Our goal is to attempt to build consistent numbers of people in each community prior to going to Village Hall Council meetings. The idea is to build a steady and growing presence and broad community support so that when we attend Village council meetings there is enough "mass" and enough "local people" understanding and in support of the issue so that we could at some point begin to ask for Village Resolutions supporting Single Payer Health Care.

It is fine to start that "mass building" anywhere. The reason I believe consistency is important is because if the politicians do not feel that it is going to assist them in any way getting re-elected they will not support it. Politicians in general respond to their electorate when we demonstrate and rise up in mass. If they do not feel that the vibe in the room is widely shared (especially here in Republican communities) it is easy to say something like, "thank you very much, we will take that under advisement, perhaps we can discuss that at the Committee level" and it gets buried in Committee. Without mass and grass roots pressure that item dies in committee and will never see a vote. It takes consistent pressure and visibly growing numbers to move it to a voting agenda. To get a YES vote requires the board to feel that without it they may lose the next election. That's the pressure they need to feel.

I've watched our Village Board crumble and alter things when a handful of dedicated citizens come week, after week, after week and grow in numbers. PETA came regularly because of what they perceived to be the unfair treating of animals at a local shelter. They started with a few, grew each week, in the end the Attorney General of the State was involved with getting the animal shelter closed down. It was incredible to watch their passion. They even came back to the Board in mass weeks later because the sign was still up and someone left a few kittens outside the door. The next day the Village wrapped the sign in Dark Plastic. Truly amazing.

I believe we need Village Team Captains. People in charge of mobilizing dozens of people in their community. Sort of like "committee chair people". Each party has Committeemen and Committeewomen in charge of mobilizing people door to door. That turns into votes and movement of issues. It's community organizing.

I have to believe that even more unleashed passion is out there for health care reform.
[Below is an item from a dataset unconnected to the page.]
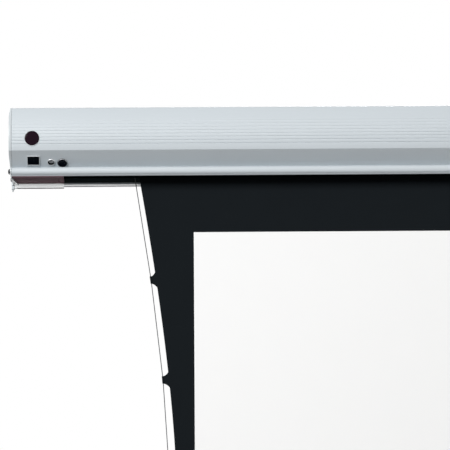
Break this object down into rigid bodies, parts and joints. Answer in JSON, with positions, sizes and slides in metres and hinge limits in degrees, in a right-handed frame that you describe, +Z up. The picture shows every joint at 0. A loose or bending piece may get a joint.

Every Village must have dozens of health care horror stories and those are the people we need to reach and then reach further. Their loved ones. The strain from double digit year after year heath care expenses. The inconsistency from employer to employer plan designs. The uncertainty of whether or not their would be coverage at all or a lousy HMO next year with a small network of already overflowing providers.

It's not enough to show up once. Village halls need to be packed every time Single Payer is on a Village Hall agenda. We need organized spokes people that can deliver a Win-Win Republican style presentation. Several visits need to be made before the "ask" for a resolution.
Educating the Board
Stories from the Community
Petitions within the community
Packed Village Board Meeting(s)
The Ask - the Re-ask and finally the Demand for a resolution

Each Village resolution then can build on the prior one.

The next time we go to Springfield we should set a goal of 50 buses. Each community delivering one full of people and even more full of signatures on pages.

I think we need a plan and a strategy for building a database and getting signatures by voting district and community.

It is very easy to get on a Village Agenda. Talk to and persuade a Trustee or the Mayor and make the presentation. But to get a vote is not easy. To get a Yes vote is even more difficult. It takes a strategy.